Rise of regional parties

 

South, in comparison with North, has been open to regional parties and there has been a balanced mix of local and national parties in fray for power. But the bifurcation of the state and the creation of Telangana and residual AP, has catapulted two regional political parties.  The Telangana Rashtra Samithi (TRS) led by firebrand K Chandrashekhar Rao and the Telugu Desam Party led by the tech-savvy Chandrababu Naidu won landslide majorities in Telangana and Andhra respectively. The two now have a  clear mandate to rule with no coalition pressures to impede their governance style. There are no power struggles,  no wolves to keep out of the corridors of power through wily machinations and both CMs are strongmen  wielding extraordinary powers over the party apparatuses and the government machinery. The duo thankfully till now, have exercised it to work for their states’ development.

Competitive federalism to spur states to engage in a healthy competition on growth is now the new norm in India. For Andhra and Telangana the backstory of their respective births as new states has ensured that they are born with an inherent desire to compete. Good neighbourly relations will boost the prospects of both states and will give wings to the aspirations of Telugus on either side of the divide. The silver lining is that one may see the day when they are competing and cooperating with the same intensity. Why? They share a common capital for (Hyderabad); the two are known for their brilliant sensibilities and administrative acumen to be the best, both are considered taskmasters and their ideas are slowly beginning to bear fruit.

 

Change has hit both ways...

 

Change can either be for better or worse. Remember, historically Andhra and Telangana have been at loggerheads. Little wonder, change has hit them both ways. For one, there has been the competitive spirit, each willing to outdo the other, in the manner of sibling rivalry. For another, there has been a display of brotherhood. Like, when the Telangana chief minister was one of the guests of honour for the foundation stone laying function of Amaravati, the proposed new capital of Hyderabad. Rao stunned everyone with his offer of help and support to build the city.  And then there were the mud slinging and telephone tapping.

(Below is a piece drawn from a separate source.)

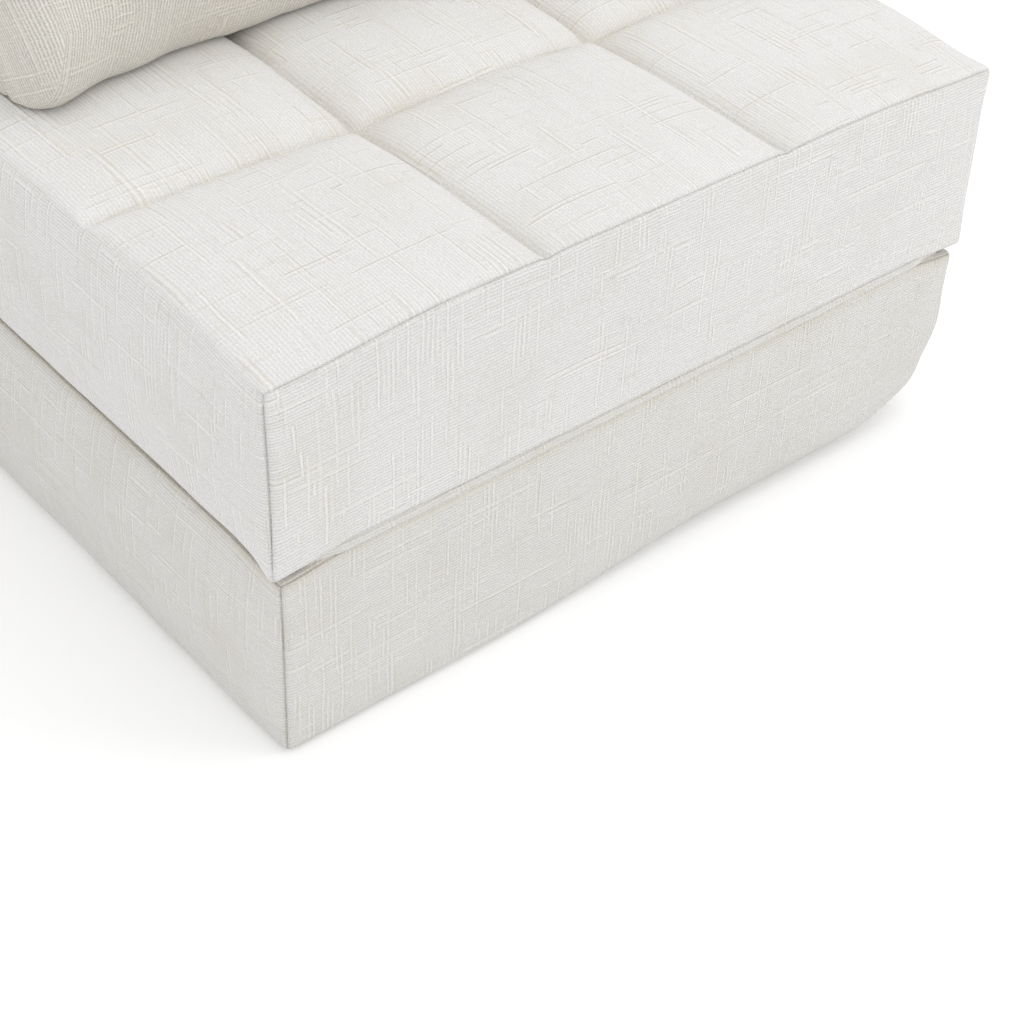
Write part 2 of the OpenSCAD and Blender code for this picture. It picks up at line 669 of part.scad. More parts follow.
// Backrest
module backrest_cover() {
    color("#ddd8cb")
        difference() {
            lattice_solid(edge_steps(backrest_size[0], backrest_edge_r, 5),
                edge_steps(backrest_size[1], backrest_edge_r, 2),
                edge_steps(backrest_size[2], backrest_edge_r, 5), backrest_point, low_rings(backrest_size));
            block_room(backrest_corner, backrest_size, block_top_t, backrest_lean);
            on_rear(layer_h + zip_rise) zip_pocket(block_zip_l);
            at_rear() tape_pocket();
        }
}
module backrest_bottom_panel() {
    color("#e4dfd2") bottom_panel(backrest_corner, backrest_size, seat_low_z);
}
module backrest_foam() {
    color("#f0ead0") block_foam(backrest_corner, backrest_size, block_top_t, backrest_lean);
}
module backrest_zip() {
    color("#d8d2c2") on_rear(layer_h + zip_rise) zip_chain(block_zip_l);
}
module backrest_zip_slider() {
    color("#b9b6ae") on_rear(layer_h + zip_rise) zip_slider(block_zip_l);
}
module backrest_zip_pull() {
    color("#b9b6ae") on_rear(layer_h + zip_rise) zip_pull(block_zip_l);
}
module backrest_hinge_tape() {
    color("#d8d2c2") at_rear() hinge_tape();
}

// Loose back cushion
module cushion_form(inset) {
    lattice_solid(cushion_us, cushion_vs, cushion_ws, cushion_place(inset));
}
module cushion_cover() {
    color("#dad6c9")
        difference() {
            in_cushion_frame()
                difference() {
                    cushion_form(0);
                    cushion_form(cushion_cover_t);
                }
            on_cushion_end() zip_pocket(cushion_zip_l);
        }
}
module cushion_fill() {
    color("#f7f5ee") in_cushion_frame() cushion_form(cushion_cover_t + foam_gap);
}
module cushion_zip() {
    color("#d8d2c2") on_cushion_end() zip_chain(cushion_zip_l);
}
module cushion_zip_slider() {
    color("#b9b6ae") on_cushion_end() zip_slider(cushion_zip_l);
}
module cushion_zip_pull() {
    color("#b9b6ae") on_cushion_end() zip_pull(cushion_zip_l, 1);
}

base_cover();
base_bottom_panel();
base_foam();
base_zip();
base_seat_hinge_tape();
base_back_hinge_tape();
base_zip_slider();
base_zip_pull();
seat_cover();
seat_bottom_panel();
seat_support_foam();
seat_comfort_foam();
tuft_cords();
tuft_washers();
seat_zip();
seat_hinge_tape();
seat_zip_slider();
seat_zip_pull();
backrest_cover();
backrest_bottom_panel();
backrest_foam();
backrest_zip();
backrest_hinge_tape();
backrest_zip_slider();
backrest_zip_pull();
cushion_cover();
cushion_fill();
cushion_zip();
cushion_zip_slider();
cushion_zip_pull();
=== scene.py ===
"""Folding sofa bed: fabric skins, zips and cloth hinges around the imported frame.

Metres, +Z up, the front faces -Y.
"""
import functools
import json
import math

import bmesh
import bpy
import numpy as np
from mathutils import Matrix, Vector
from mathutils.bvhtree import BVHTree


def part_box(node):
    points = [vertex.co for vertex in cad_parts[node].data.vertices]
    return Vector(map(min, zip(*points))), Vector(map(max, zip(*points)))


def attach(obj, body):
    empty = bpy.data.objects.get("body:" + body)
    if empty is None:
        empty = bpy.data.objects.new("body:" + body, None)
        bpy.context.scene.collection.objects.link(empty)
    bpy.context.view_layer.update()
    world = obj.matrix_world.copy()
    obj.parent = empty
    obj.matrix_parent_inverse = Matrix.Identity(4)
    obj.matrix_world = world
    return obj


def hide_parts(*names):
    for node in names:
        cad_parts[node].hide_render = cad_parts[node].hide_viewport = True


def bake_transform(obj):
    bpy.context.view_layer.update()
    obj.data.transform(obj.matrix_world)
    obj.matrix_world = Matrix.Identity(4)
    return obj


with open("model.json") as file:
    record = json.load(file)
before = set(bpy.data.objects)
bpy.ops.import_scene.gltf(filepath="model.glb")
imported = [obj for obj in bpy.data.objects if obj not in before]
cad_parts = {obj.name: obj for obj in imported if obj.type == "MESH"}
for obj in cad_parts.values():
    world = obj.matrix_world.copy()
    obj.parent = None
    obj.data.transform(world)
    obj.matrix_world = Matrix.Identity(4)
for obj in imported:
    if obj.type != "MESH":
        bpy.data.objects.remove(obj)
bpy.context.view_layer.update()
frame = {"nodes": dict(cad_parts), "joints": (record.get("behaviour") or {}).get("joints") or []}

# Sizes taken from the frame


def node_box(node):
    return [np.array(corner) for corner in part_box(node)]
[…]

The case of tapping of phones of Andhra officials, including those of the chief minister as reported during the vote-for-note scam in Telangana, the open threat issued by the two sides, the police cases filed on top leaders show that things aren’t calm as yet. But it isn’t just about in-fighting between the regional biggies, it is also about how leaders with absolute power dictate the course of law and call the shots.  The phone-tapping and the vote-for-note scam showed both leaders in bad light.  The scary part is that they didn’t mind to let these serious accusations and FIRs die a natural death.

Now coming to the good part of change.  To start with, both states have been pro-people. Yes, there has been a surge in populist schemes that in the long run will bleed their respective treasuries but still good work is being done on the ground.